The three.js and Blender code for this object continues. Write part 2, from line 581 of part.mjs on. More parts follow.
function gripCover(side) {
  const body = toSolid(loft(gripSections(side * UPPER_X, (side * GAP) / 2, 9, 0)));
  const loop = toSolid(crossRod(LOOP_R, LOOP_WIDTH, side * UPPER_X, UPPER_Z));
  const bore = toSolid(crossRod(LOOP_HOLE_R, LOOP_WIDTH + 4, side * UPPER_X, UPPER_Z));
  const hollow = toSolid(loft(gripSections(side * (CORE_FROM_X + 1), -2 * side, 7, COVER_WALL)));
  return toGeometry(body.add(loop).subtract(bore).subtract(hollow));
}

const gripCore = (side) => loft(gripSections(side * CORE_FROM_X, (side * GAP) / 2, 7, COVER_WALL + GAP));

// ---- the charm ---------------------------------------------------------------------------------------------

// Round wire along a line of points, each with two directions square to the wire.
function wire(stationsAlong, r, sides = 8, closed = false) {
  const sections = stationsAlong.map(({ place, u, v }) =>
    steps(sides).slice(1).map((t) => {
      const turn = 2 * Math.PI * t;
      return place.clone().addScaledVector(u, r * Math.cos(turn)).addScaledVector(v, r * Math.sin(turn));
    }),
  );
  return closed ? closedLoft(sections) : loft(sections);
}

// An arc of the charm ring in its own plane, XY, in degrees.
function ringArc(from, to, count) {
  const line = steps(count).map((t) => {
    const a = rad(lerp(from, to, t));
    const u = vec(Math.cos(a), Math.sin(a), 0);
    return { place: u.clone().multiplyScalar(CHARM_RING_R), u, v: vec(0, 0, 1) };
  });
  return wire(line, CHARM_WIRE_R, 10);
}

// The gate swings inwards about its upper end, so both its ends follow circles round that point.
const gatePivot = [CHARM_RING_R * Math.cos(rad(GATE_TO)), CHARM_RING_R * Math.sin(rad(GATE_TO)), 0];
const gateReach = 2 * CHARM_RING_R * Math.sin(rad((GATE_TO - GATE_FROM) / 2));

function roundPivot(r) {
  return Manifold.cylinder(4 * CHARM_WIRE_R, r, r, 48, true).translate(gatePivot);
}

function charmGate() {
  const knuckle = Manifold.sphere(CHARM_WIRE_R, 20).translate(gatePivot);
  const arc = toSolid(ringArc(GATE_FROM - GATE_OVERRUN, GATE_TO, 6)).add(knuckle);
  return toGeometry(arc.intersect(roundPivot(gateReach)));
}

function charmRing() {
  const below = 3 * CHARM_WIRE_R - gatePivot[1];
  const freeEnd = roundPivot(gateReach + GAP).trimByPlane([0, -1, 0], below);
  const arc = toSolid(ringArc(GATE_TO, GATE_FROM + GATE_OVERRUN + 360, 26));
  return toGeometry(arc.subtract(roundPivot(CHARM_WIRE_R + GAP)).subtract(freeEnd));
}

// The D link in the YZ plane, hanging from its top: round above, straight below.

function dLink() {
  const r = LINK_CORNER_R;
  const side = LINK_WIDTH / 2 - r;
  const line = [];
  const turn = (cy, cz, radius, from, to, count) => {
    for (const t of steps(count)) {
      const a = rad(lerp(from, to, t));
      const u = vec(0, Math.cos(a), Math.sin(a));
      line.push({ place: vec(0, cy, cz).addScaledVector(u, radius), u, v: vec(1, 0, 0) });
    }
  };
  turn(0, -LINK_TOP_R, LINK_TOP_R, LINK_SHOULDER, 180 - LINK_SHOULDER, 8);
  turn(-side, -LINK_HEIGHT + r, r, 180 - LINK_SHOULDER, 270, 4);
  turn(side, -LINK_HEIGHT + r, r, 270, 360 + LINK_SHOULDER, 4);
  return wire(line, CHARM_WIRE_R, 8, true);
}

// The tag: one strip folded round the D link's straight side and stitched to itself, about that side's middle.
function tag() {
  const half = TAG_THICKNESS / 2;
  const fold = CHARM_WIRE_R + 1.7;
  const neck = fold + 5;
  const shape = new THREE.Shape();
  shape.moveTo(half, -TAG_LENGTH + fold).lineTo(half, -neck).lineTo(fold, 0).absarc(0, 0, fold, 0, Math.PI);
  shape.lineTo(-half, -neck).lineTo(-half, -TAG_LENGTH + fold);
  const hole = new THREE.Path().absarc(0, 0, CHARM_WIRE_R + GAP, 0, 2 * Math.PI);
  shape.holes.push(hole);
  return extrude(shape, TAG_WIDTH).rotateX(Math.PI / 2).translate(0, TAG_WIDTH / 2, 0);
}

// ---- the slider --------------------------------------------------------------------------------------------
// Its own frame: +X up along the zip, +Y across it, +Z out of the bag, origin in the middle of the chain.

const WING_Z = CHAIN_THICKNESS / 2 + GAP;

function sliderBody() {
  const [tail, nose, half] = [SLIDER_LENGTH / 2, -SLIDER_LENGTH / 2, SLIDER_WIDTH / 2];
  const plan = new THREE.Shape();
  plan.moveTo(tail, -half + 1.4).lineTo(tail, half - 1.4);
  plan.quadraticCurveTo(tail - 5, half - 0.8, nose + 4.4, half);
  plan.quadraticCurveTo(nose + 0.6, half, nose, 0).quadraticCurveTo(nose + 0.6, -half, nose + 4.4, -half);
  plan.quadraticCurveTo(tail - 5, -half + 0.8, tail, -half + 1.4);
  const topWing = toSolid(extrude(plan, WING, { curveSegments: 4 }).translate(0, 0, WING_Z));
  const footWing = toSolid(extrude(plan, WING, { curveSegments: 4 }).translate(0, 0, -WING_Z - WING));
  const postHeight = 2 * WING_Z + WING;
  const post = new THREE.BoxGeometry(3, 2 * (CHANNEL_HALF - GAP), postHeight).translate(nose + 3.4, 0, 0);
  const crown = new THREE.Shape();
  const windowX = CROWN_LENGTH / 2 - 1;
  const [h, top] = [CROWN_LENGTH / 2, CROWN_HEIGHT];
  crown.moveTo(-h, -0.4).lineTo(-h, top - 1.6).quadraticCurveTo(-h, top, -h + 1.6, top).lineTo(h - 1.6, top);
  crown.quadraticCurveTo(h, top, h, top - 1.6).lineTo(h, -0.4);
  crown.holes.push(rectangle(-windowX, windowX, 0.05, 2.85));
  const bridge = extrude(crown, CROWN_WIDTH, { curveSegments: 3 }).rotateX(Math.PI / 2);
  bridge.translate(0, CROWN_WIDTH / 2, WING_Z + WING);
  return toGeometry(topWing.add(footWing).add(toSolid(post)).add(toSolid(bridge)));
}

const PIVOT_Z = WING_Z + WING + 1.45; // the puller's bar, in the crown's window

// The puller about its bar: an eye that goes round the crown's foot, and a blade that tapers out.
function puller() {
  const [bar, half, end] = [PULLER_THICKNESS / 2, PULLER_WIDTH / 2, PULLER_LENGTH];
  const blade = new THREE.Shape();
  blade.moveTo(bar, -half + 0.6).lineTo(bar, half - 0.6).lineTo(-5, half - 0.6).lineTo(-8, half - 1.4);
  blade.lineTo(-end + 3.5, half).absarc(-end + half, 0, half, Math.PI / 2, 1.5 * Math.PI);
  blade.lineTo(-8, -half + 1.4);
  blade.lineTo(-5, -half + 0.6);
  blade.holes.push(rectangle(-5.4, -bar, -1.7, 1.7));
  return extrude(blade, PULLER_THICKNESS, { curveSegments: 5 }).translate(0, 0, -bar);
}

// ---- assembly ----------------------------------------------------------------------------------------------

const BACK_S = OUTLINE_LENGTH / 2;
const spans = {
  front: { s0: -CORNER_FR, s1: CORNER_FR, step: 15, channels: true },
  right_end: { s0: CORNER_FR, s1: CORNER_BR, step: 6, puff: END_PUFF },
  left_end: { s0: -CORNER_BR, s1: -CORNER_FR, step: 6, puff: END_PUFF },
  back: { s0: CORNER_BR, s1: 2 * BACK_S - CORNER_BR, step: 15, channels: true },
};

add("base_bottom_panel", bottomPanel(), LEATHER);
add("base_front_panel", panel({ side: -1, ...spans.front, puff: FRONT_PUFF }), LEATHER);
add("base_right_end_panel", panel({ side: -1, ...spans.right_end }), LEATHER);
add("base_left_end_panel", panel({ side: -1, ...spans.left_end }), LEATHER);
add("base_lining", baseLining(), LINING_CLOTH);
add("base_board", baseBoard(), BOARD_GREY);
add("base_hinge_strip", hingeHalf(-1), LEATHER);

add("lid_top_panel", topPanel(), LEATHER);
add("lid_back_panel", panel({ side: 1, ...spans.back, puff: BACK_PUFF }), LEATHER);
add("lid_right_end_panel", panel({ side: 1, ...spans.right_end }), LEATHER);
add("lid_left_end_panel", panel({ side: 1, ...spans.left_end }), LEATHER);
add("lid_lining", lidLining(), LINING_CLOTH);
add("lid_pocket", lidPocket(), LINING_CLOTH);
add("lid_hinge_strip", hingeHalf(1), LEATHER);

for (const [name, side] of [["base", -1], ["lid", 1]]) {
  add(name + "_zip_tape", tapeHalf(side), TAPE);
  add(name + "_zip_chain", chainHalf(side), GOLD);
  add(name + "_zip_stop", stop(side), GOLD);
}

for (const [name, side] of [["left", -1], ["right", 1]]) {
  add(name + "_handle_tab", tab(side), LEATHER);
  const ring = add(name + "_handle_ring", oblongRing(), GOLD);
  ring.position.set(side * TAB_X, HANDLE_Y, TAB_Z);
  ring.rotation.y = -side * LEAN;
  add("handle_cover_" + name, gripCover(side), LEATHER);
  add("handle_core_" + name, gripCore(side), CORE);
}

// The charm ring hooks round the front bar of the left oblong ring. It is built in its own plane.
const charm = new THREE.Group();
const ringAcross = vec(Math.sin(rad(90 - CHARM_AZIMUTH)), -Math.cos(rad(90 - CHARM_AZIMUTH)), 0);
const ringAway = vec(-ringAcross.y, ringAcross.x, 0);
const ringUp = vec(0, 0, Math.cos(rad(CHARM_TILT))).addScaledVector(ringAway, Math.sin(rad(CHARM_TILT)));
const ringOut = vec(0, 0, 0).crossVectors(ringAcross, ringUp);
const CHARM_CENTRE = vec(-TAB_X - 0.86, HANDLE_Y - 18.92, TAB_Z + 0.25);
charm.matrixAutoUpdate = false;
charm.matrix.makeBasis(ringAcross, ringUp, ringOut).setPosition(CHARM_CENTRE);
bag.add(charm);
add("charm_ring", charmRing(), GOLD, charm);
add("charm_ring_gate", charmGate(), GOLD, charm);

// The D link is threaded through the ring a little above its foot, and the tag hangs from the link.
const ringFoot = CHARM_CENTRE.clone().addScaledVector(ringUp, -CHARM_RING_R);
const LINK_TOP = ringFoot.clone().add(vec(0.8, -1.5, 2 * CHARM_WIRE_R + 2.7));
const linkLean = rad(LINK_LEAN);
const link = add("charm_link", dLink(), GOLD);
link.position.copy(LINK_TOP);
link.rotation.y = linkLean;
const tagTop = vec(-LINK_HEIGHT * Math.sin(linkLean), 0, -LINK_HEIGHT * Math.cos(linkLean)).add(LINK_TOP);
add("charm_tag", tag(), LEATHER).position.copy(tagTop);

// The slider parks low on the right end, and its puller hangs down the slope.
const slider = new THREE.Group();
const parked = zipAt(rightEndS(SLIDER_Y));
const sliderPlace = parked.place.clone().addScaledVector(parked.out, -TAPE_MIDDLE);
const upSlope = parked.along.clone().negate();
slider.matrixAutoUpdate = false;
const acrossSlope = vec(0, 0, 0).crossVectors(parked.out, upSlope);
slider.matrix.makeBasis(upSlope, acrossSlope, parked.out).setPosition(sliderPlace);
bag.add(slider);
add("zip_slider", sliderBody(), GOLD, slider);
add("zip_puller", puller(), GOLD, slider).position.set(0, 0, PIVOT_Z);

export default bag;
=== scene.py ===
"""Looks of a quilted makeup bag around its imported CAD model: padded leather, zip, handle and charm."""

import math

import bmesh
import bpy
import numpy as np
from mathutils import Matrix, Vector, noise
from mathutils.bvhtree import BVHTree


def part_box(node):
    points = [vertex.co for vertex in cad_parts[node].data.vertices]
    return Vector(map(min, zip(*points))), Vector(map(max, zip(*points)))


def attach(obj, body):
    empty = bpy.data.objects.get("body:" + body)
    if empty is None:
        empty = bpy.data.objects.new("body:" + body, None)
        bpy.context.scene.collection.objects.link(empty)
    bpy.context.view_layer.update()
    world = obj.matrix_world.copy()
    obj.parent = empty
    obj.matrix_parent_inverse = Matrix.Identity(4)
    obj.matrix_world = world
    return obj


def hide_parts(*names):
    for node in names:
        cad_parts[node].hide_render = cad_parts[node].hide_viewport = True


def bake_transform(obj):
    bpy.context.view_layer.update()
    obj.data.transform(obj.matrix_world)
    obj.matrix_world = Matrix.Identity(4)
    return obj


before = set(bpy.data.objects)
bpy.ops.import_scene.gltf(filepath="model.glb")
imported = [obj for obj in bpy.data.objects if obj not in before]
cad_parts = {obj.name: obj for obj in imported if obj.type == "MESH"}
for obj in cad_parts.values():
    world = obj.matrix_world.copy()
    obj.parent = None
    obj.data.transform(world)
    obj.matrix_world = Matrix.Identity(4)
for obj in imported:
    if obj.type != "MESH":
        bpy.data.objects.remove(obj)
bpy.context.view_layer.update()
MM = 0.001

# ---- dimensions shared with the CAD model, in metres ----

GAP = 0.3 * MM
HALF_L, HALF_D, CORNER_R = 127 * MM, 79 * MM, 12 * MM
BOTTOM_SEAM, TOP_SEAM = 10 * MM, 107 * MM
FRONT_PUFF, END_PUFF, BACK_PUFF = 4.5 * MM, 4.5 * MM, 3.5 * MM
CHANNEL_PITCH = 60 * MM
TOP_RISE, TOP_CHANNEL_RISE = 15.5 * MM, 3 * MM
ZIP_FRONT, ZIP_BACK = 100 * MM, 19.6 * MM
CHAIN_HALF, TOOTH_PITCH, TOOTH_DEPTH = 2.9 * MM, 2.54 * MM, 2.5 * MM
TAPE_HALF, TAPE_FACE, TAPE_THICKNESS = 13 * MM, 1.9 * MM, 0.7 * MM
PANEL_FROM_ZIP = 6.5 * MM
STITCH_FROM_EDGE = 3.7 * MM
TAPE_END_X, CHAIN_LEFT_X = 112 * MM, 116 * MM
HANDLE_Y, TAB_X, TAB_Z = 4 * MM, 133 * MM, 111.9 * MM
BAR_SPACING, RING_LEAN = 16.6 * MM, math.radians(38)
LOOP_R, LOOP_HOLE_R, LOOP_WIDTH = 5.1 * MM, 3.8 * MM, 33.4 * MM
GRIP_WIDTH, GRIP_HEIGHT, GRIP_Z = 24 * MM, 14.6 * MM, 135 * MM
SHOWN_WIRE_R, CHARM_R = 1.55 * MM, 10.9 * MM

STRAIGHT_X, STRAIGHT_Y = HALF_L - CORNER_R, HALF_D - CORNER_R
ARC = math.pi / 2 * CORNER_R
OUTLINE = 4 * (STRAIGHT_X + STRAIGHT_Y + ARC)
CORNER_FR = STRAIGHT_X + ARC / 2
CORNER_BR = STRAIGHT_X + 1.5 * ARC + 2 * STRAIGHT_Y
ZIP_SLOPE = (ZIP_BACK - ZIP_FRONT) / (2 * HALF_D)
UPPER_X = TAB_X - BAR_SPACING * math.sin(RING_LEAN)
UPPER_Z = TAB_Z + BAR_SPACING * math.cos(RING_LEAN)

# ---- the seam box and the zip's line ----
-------
_DIRECTIVE_
The line containing "in imported if" opens the part, and the line containing "# ---- dimensions" closes it. Output that part exactly, with both, and only that.

_SOLUTION FOR THIS PROBLEM_
cad_parts = {obj.name: obj for obj in imported if obj.type == "MESH"}
for obj in cad_parts.values():
    world = obj.matrix_world.copy()
    obj.parent = None
    obj.data.transform(world)
    obj.matrix_world = Matrix.Identity(4)
for obj in imported:
    if obj.type != "MESH":
        bpy.data.objects.remove(obj)
bpy.context.view_layer.update()
MM = 0.001

# ---- dimensions shared with the CAD model, in metres ----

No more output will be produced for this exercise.